Numerical predictions of laminar and turbulent forced convection: Lattice Boltzmann simulations using parallel libraries

- Numerical Predictions of Laminar and Turbulent Forced Convection.
- Lattice Boltzmann Simulations using Parallel Libraries.
- The performance of Matlabpool, pMatlab, GPU-Matlab, OpenMP and OpenMP+OpenMPI were compared.
- Parallel simulations with OpenMP+OpenMPI were 0.35 times faster when compared to current parallel LBM code in the literature.

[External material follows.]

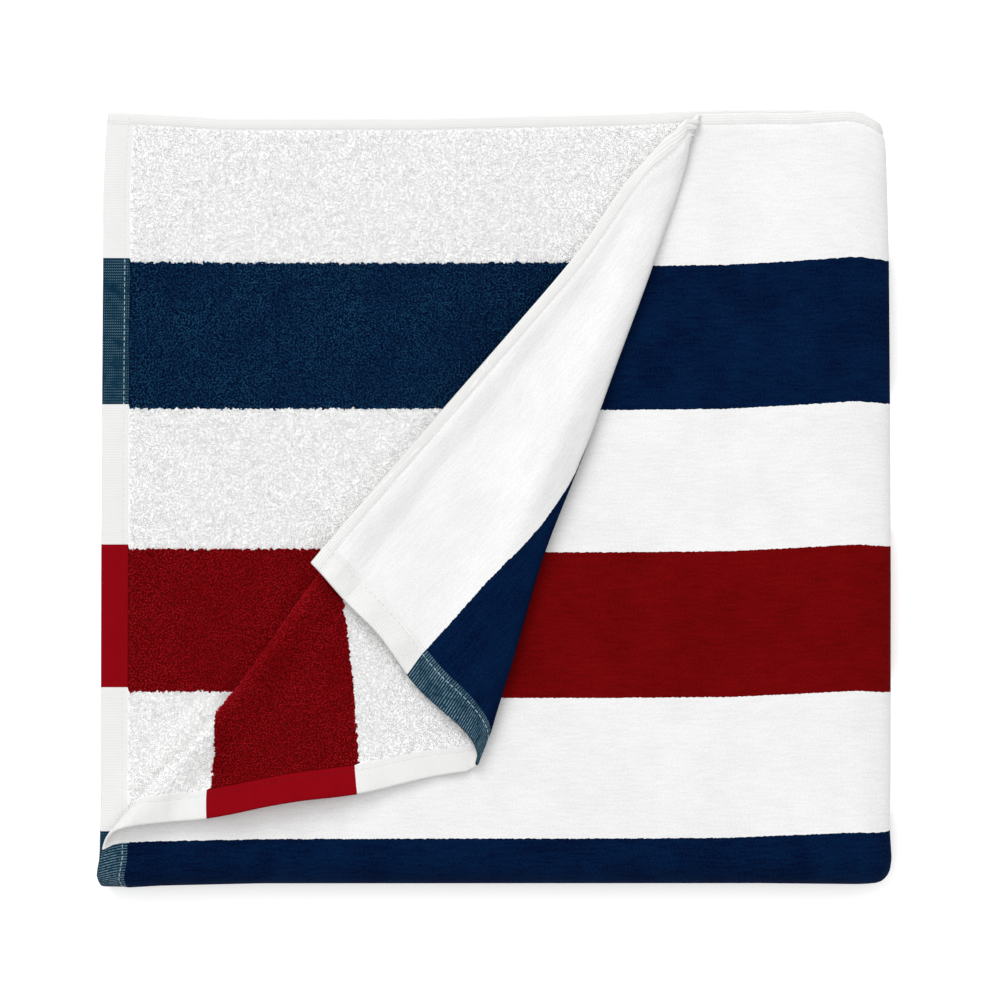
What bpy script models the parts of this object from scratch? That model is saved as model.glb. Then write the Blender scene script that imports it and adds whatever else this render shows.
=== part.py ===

This paper presents the performance comparison of various parallel lattice Boltzmann codes for simulation of incompressible laminar convection in 2D and 3D channels. Five different parallel libraries namely; matlabpool, pMatlab, GPU-Matlab, OpenMP and OpenMP+OpenMPI were used to parallelize the serial lattice Boltzmann method code. Domain decomposition method was adopted for parallelism for 2D and 3D uniform lattice grids. Bhatnagar-Gross-Krook approximation with lattice types D2Q9, D2Q19 and D2Q5, D2Q6 were considered to solve 2D and 3D fluid flow and heat transfer respectively. Parallel computations were conducted on a workstation and an IBM HPC cluster with 32 nodes. Laminar forced convection in a 2D and turbulent forced convection in a 3D channels was considered as a test case. The performance of parallel LBM codes was compared with serial LBM code. Results show that for a given problem, parallel simulations using matlabpool and pMatlab library perform almost equal. Parallel simulations using C language with OpenMP libraries were 10 times faster than simulations involving Matlab parallel libraries. Parallel simulations with OpenMP+OpenMPI were 0.35 times faster than the reported parallel lattice Boltzmann method code in the literature.